== Instructions for the task ==
Within the material below, locate the line with "keyway_roof + screw_tip_gap))" and the line with "for node in", then return those two lines and all lines between them, exactly as written.

== Dataset section ==

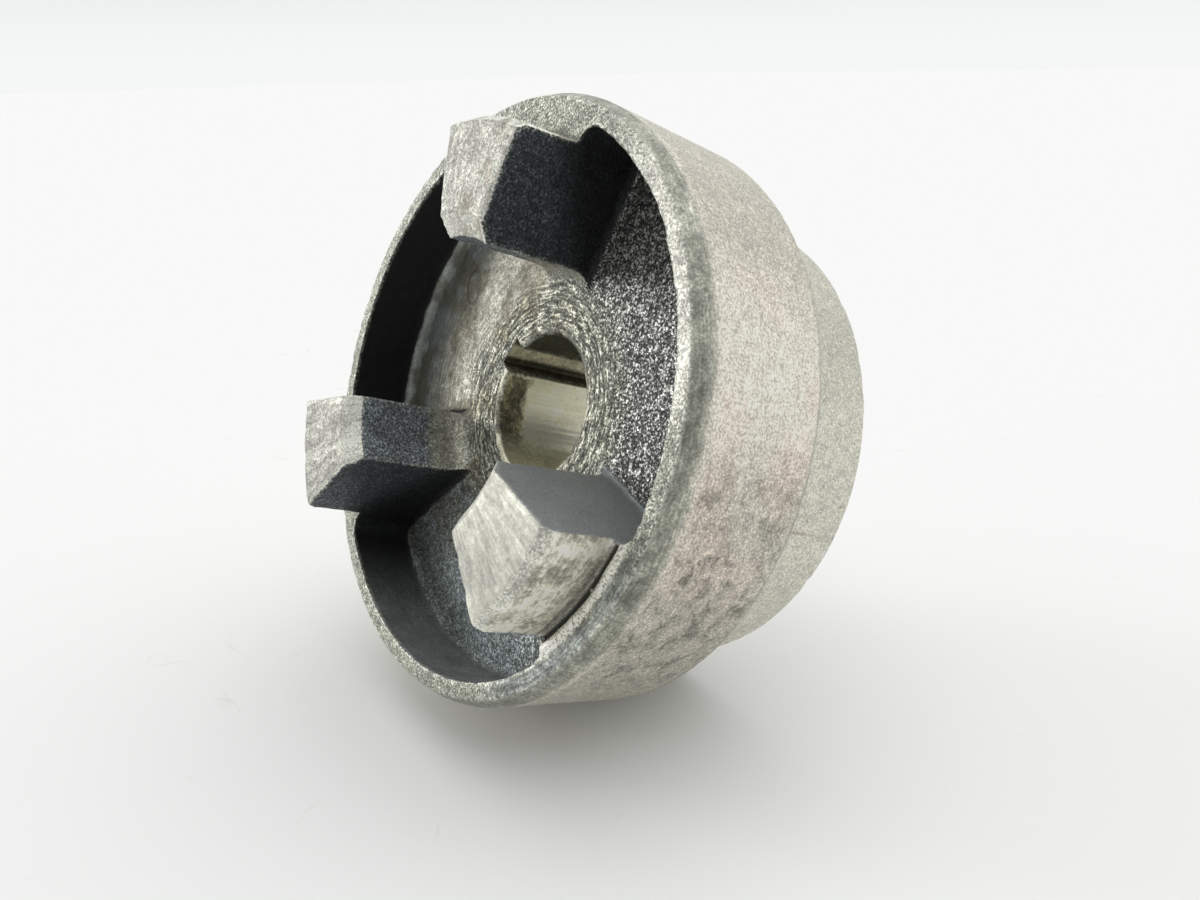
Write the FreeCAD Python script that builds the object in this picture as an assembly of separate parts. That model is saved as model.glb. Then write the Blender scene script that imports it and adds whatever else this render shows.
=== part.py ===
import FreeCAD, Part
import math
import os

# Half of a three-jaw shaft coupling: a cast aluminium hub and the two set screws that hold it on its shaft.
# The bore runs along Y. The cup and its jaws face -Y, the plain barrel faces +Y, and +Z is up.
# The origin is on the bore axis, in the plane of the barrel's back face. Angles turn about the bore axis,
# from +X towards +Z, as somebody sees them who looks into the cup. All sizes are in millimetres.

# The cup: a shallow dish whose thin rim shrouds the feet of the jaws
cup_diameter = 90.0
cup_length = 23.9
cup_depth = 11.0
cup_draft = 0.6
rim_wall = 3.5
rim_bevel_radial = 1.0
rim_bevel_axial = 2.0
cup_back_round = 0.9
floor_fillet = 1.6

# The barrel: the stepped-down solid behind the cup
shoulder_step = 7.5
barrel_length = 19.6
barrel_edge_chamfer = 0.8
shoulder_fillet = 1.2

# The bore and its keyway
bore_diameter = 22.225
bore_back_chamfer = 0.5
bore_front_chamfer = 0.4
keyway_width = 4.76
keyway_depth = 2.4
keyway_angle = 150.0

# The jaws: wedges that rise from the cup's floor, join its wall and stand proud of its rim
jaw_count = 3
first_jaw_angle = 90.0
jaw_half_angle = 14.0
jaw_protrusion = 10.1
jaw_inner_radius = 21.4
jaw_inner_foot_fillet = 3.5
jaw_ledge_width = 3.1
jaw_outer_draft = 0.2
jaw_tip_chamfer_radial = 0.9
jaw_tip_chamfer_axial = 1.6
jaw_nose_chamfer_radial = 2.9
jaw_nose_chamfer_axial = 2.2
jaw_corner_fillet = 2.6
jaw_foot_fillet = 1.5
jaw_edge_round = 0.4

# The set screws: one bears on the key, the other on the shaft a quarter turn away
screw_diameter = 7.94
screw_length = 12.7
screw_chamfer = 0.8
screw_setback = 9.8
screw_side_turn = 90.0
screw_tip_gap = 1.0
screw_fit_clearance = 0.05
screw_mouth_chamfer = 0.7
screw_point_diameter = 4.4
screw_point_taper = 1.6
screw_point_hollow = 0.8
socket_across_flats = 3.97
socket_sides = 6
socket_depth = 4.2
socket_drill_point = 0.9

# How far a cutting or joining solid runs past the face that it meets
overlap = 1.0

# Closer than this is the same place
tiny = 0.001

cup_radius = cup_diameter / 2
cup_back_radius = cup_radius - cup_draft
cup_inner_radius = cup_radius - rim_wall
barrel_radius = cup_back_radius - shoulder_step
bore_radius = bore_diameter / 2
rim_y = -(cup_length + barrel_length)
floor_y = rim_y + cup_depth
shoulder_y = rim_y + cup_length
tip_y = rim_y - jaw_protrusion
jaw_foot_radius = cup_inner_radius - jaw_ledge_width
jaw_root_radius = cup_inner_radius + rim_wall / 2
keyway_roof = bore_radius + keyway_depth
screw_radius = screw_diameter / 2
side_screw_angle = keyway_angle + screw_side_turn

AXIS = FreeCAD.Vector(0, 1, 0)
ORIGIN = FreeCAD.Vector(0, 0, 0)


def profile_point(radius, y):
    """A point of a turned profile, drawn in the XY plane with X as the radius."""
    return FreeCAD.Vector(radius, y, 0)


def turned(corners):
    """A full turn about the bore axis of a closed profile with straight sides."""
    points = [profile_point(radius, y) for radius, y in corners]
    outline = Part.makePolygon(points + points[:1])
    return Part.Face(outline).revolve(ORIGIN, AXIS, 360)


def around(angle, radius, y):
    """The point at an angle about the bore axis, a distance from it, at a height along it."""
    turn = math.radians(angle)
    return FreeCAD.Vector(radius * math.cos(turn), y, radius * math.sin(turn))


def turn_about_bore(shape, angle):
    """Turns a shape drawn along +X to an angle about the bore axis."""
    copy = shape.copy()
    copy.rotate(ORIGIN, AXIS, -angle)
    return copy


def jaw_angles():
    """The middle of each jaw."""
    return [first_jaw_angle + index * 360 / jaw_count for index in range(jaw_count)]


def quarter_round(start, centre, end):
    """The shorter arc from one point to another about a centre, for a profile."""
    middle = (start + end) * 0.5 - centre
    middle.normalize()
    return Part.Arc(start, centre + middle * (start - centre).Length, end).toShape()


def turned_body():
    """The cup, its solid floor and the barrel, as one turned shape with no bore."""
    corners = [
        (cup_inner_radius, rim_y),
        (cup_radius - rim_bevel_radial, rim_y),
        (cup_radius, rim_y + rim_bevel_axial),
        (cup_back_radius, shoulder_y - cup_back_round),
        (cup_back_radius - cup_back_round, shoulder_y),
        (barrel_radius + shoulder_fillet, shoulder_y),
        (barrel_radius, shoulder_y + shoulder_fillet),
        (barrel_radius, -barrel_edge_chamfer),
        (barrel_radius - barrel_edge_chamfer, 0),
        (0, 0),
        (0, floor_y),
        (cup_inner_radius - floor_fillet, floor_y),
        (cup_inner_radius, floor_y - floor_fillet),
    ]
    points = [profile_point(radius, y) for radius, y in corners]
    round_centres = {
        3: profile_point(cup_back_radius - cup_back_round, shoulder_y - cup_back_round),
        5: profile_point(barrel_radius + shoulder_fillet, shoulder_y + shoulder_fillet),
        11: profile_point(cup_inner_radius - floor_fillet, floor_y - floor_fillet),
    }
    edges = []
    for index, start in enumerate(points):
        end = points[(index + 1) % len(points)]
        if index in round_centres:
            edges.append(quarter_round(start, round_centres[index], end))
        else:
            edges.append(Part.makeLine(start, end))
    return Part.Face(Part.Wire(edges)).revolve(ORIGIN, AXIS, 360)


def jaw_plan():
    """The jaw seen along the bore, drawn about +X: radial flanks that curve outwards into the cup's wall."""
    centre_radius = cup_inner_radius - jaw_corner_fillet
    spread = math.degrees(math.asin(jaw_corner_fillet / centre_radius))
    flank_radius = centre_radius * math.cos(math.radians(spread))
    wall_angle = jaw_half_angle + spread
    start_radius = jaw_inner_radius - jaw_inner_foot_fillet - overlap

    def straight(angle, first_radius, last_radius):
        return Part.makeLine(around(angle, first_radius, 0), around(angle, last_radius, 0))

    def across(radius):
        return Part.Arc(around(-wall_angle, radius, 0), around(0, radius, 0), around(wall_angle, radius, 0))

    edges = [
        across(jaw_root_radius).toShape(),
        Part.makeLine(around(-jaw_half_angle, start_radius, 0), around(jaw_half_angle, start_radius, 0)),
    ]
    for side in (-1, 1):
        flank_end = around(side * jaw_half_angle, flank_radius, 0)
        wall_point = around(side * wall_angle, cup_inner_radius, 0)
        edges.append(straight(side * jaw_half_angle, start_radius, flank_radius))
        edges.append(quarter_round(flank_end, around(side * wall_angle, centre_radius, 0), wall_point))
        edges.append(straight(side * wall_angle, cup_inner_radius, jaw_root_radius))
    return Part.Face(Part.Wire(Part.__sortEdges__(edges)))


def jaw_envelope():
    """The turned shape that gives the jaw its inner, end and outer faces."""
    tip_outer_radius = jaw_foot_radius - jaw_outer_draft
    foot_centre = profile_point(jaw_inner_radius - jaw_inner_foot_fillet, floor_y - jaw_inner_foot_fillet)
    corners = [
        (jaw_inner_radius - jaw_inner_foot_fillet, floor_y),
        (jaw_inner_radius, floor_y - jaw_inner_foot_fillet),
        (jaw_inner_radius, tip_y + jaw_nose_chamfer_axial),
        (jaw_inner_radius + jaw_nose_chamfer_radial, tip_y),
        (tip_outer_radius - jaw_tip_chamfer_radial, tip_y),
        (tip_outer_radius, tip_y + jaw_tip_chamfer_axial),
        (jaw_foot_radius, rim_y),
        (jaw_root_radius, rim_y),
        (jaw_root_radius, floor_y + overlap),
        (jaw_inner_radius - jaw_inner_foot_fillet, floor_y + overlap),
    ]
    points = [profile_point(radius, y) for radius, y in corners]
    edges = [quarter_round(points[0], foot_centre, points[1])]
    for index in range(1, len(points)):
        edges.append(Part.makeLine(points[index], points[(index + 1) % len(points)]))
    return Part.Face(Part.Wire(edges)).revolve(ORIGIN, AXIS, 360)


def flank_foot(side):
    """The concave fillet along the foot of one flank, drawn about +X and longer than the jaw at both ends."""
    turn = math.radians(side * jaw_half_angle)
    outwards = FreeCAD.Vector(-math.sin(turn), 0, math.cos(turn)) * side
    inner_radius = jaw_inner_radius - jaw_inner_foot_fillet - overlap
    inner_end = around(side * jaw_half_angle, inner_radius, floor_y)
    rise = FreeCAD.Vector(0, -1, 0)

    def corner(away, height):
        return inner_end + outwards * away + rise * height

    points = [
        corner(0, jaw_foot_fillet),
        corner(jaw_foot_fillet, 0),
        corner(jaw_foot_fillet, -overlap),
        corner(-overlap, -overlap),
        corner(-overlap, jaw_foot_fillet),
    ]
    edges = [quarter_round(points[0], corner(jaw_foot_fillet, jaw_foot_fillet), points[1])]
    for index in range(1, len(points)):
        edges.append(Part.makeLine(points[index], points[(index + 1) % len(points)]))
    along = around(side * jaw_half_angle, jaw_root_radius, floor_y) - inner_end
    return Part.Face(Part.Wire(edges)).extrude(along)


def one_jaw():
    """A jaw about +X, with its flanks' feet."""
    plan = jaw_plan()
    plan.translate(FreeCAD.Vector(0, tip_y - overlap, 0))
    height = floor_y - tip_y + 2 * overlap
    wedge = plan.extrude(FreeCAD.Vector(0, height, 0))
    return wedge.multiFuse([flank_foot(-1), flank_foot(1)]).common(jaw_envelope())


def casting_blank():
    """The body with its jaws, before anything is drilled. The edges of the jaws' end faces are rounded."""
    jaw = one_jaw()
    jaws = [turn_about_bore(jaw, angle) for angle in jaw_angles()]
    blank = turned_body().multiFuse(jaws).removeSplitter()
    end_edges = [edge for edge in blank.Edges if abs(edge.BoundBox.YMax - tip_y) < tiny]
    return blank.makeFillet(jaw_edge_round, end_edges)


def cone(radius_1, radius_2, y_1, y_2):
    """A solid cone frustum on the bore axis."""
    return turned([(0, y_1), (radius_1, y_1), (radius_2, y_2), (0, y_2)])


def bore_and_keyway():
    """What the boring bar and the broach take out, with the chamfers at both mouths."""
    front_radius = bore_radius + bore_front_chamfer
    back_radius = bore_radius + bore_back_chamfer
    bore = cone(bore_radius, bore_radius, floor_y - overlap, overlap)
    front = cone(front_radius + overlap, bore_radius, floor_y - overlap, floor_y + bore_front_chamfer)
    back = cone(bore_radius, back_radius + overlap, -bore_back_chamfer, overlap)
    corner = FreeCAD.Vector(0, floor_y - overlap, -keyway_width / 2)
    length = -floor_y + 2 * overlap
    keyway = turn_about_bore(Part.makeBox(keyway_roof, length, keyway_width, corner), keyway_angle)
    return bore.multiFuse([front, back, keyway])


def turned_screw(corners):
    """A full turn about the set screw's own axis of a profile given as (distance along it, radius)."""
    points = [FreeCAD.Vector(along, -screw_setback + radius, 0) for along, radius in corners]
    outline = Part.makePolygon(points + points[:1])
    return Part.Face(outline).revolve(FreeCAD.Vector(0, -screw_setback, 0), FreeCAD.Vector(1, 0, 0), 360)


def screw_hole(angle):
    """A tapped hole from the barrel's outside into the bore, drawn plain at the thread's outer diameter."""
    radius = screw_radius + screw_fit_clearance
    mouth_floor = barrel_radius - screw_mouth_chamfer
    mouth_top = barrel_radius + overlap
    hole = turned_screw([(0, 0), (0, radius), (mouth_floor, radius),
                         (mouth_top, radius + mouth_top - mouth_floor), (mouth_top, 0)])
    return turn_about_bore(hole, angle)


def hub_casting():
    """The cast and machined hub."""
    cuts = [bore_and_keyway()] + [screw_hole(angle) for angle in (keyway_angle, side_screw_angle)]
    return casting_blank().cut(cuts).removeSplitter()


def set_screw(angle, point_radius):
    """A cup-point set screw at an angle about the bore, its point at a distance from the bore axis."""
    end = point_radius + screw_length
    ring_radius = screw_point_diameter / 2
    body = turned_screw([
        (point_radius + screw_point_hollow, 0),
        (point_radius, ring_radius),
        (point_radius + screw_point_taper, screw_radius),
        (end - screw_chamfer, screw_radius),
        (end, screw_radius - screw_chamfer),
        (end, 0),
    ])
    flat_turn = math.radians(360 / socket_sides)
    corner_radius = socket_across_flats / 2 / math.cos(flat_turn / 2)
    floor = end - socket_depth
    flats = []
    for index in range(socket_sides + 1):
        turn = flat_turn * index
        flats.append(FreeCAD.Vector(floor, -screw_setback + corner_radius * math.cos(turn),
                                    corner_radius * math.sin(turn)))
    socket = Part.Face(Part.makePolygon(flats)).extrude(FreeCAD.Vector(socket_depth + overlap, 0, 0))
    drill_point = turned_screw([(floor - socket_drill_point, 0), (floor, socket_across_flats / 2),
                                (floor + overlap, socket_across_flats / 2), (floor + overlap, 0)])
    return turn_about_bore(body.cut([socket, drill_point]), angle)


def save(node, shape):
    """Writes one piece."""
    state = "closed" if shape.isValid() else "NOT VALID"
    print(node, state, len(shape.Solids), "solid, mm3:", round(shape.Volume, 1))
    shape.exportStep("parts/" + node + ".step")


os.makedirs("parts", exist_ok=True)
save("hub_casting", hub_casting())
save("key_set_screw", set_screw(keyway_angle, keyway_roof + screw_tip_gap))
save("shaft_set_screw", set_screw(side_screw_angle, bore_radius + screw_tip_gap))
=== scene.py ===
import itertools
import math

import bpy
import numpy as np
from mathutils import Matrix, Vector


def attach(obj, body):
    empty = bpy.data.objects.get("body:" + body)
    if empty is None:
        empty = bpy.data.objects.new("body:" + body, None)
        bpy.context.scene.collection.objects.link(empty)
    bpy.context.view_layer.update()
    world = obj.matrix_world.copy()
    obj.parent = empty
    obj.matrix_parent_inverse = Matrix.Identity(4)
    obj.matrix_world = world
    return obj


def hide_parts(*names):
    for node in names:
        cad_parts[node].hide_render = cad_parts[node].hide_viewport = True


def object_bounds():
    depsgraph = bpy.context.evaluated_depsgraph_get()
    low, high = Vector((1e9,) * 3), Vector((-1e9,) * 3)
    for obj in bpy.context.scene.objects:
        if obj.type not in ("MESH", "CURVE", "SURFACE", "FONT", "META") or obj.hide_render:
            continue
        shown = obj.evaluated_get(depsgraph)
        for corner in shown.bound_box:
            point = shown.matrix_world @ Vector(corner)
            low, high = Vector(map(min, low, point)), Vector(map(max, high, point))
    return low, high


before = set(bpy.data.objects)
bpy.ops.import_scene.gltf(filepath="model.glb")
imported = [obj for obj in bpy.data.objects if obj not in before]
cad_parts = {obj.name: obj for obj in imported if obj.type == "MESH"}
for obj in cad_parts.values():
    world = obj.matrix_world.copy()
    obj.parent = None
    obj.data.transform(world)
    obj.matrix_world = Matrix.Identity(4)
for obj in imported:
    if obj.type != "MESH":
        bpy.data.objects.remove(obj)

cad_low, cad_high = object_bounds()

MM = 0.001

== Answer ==
save("key_set_screw", set_screw(keyway_angle, keyway_roof + screw_tip_gap))
save("shaft_set_screw", set_screw(side_screw_angle, bore_radius + screw_tip_gap))
=== scene.py ===
import itertools
import math

import bpy
import numpy as np
from mathutils import Matrix, Vector


def attach(obj, body):
    empty = bpy.data.objects.get("body:" + body)
    if empty is None:
        empty = bpy.data.objects.new("body:" + body, None)
        bpy.context.scene.collection.objects.link(empty)
    bpy.context.view_layer.update()
    world = obj.matrix_world.copy()
    obj.parent = empty
    obj.matrix_parent_inverse = Matrix.Identity(4)
    obj.matrix_world = world
    return obj


def hide_parts(*names):
    for node in names:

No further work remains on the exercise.